Wednesday, November 23, 2022

How do you Forgive the Deepest Hurts?

     How do you forgive the deepest hurt committed against you? By choosing to love the person who committed it. By choosing to see the person as someone with their own hurts, their own history, and saying, "I understand why you are doing what you are doing, and I cannot say that, in your shoes, I wouldn't have chosen the same path." Love, the word actually used in the Greek text, has little to do with romantic attachment or familial affection, and everything to do with choosing to have compassion for the other person.

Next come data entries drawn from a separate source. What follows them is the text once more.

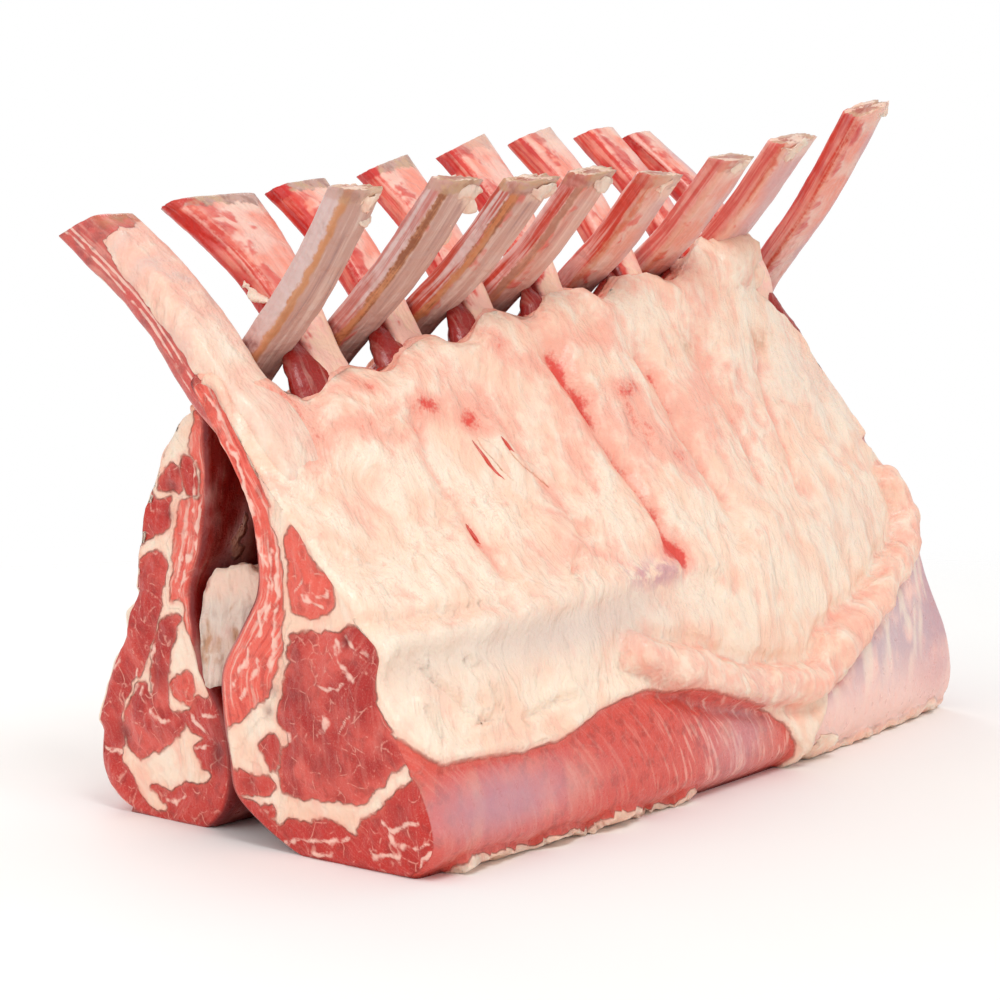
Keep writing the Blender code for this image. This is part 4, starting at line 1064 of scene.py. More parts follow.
def makeRibFinish():
    made, board, shader, place = newFinish("ribBone", {
        "Roughness": 0.45, "Specular IOR Level": 0.45, "Subsurface Weight": 0.12,
        "Subsurface Radius": (1.0, 0.4, 0.25), "Subsurface Scale": 0.002, "Coat Roughness": 0.2})
    tone = ribTones
    along, across, face = board.mark("along"), board.mark("across"), board.mark("facing")
    radial, bare, dry, seed = board.mark("radial"), board.mark("bare"), board.mark("dry"), board.mark("seed")
    pale, bloody = board.mark("pale"), board.mark("bloody")
    medium, fine = board.noise(place, 0.3, 3), board.noise(place, 1.2, 2)
    coarse = board.noise(place, 0.1, 2)
    lengthwise = board.node("ShaderNodeCombineXYZ", None, across * 2.6 + seed, face * 1.6, along * 2.2)
    stripes = board.noise(lengthwise, 1.5, 3, 0.6)
    patches = board.noise(
        board.node("ShaderNodeCombineXYZ", None, across * 0.9 + seed, face * 0.8, along * 11), 0.9, 2, 0.5)

    # the broad face: pink with pale and lilac stripes, or dried, and paler the further it is from the blood
    fresh = board.mix(board.ramp(coarse + (patches - 0.5) * 0.4, 0.4, 0.62), tone["face"], tone["facePale"])
    fresh = board.mix(board.ramp(stripes + across * 0.08, 0.48, 0.7) * 0.45, fresh, tone["facePale"])
    fresh = board.mix(board.ramp(stripes, 0.44, 0.28) * 0.25, fresh, tone["side"])
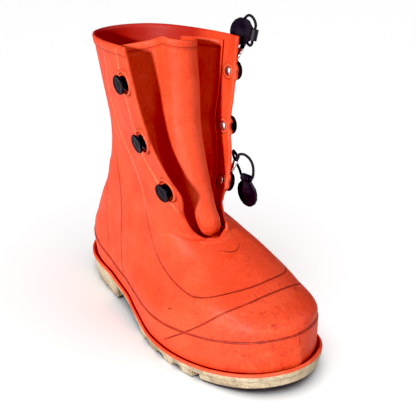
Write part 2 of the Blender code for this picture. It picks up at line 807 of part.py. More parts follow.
# ---------------------------------------------------------------- elastic loops
CORD_DIAMETER = 2.5
CORD_STEP = 5.0
CORD_STUB = 4.0
NECK_STEP = 4.0
CORD_LIFT = BUTTON_BASE + BUTTON_NECK / 2.0
STRAND_OFFSET = 1.45
FERRULE_LENGTH = 9.5
FERRULE_HALF_WIDTH = 3.5
FERRULE_SQUASH = 0.6
FERRULE_START = 11.5
TAB_THICK = 2.4
HEM_HALF = 5.0
HEM_OUTER = 3.7
HEM_INNER = 2.4

# Route of the neck loop round a button's neck: along the ferrule's run, across it, lift off the flap.
NECK_ROUTE = [(8.5, 2.0), (5.3, 3.9), (1.9, 5.05), (-2.8, 4.6), (-5.35, 0.0)]

LOOPS = [
    # name, button, in-plane run of the ferrule, lean away from the flap in degrees
    ("top", "medial_top", (0.0, 0.0, 1.0), 28.0),
    ("mid", "medial_mid", (0.0, 0.95, 0.3), 6.0),
    ("low", "medial_low", (0.0, 0.0, 1.0), 8.0),
]

# Hem centre, hem direction and hanging direction of each pull tab.
TABS = {
    "top": ((60.0, -31.0, 280.0), (0.28, 0.0, 0.96), (-0.12, 0.98, -0.08)),
    "mid": ((48.0, 28.0, 178.0), (0.1, 0.99, 0.0), (0.03, 0.0, -1.0)),
    "low": ((49.2, -32.0, 146.2), (0.12, -0.99, 0.02), (0.03, 0.0, -1.0)),
}

# Points of each pull cord between the straight runs at its two ends.
ROUTES = {
    "top": [
        (62.3, -10.5, 273.0), (63.4, -8.5, 279.5), (64.2, -9.5, 286.0), (64.8, -13.5, 291.2),
        (64.4, -19.5, 294.6), (63.5, -26.5, 293.4), (62.8, -30.6, 288.8), (61.5, -31.0, 284.5),
        (60.0, -31.0, 280.0), (58.9, -31.0, 276.0), (58.7, -29.8, 271.8), (59.8, -26.2, 269.4),
        (61.0, -22.3, 269.2), (61.7, -18.3, 270.2),
    ],
    "mid": [
        (47.0, 16.0, 204.0), (47.7, 22.0, 204.5), (48.3, 29.0, 202.5), (48.7, 35.3, 197.0),
        (48.9, 37.8, 189.5), (48.9, 36.5, 183.0), (48.7, 35.0, 179.5), (48.4, 31.6, 178.0),
        (48.0, 28.0, 178.0), (47.6, 24.4, 178.0), (47.3, 21.0, 179.5), (47.2, 19.5, 183.0),
        (47.4, 20.0, 189.5), (47.5, 19.5, 195.5), (47.2, 16.3, 199.6),
    ],
    "low": [
        (43.6, -28.8, 170.3), (46.0, -34.0, 171.0), (48.4, -39.0, 167.0), (49.8, -41.2, 160.0),
        (50.2, -40.6, 152.0), (50.0, -39.0, 147.7), (49.6, -35.6, 146.2), (49.2, -32.0, 146.2),
        (48.8, -28.4, 146.2), (48.4, -25.0, 147.7), (48.2, -22.8, 152.0), (48.0, -18.4, 157.5),
        (47.4, -15.2, 163.0), (46.2, -16.2, 168.5), (44.3, -20.0, 170.6),
    ],
}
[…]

     How do you forgive a murderer, a rapist, a person who has become a monster? You look deeply into that person and recognize that they were not always so. You look at the experiences of the child they were, the neurological considerations of their biology, the education and what they know or knew at the time; you look at everything and really ask yourself, would I have done any differently were I them?
We always want to say, "Yes, of course I would have done differently." Ah, but you are a different person, with a different past history, a different brain chemistry, a different set of learning experiences from them. Of course you would have done differently, you were never that person.
     The only path through the bitterness, the anger, and the hurt which we feel is by choosing to love the other person. By setting that person as the object of our compassion. Fear is always the root of things like anger, frustration, hurt, and bitterness. But Love tosses fear outside, always, and because it tosses fear outside, things like anger, bitterness, and hatred are tossed with it. These cannot exist where there is no fear, and thus they cannot exist where love and compassion are present.
     Loving the other person isn't always about the other person, but it is always about ourselves. Loving the other person may change the other person, but it will change ourselves. The other person may or may not understand, or even have knowledge of this love. That is not always the point. They may be so twisted within themselves, and thus dangerous to themselves and others, that it may not matter whether they recognize it or not. Again, that is not the point. Loving the other person is about overcoming your own fear, your own anger, and your own hatred. If it overpowers theirs as well, so much the better.
Love always lets go. Fear always clings. Fear always holds on to wrongs, love always releases them into the void. It is because of fear we become either attached or averse; fear of loss of something we perceive as beneficial, or fear of gain of something we perceive as harmful. But attachment, either positive or negative, is always driven by fear.
     God loves and is love, but He holds no attachments. What need is there for Him to be attached to anything? All things depend on Him for their existence. Nothing is ever lost to Him, but is merely transformed.
     How do you overcome the fear, anger, and hatred from the most grievous of offenses? How do you forgive the one who has caused you the greatest suffering? By choosing to love them, and letting the fear go because of that love.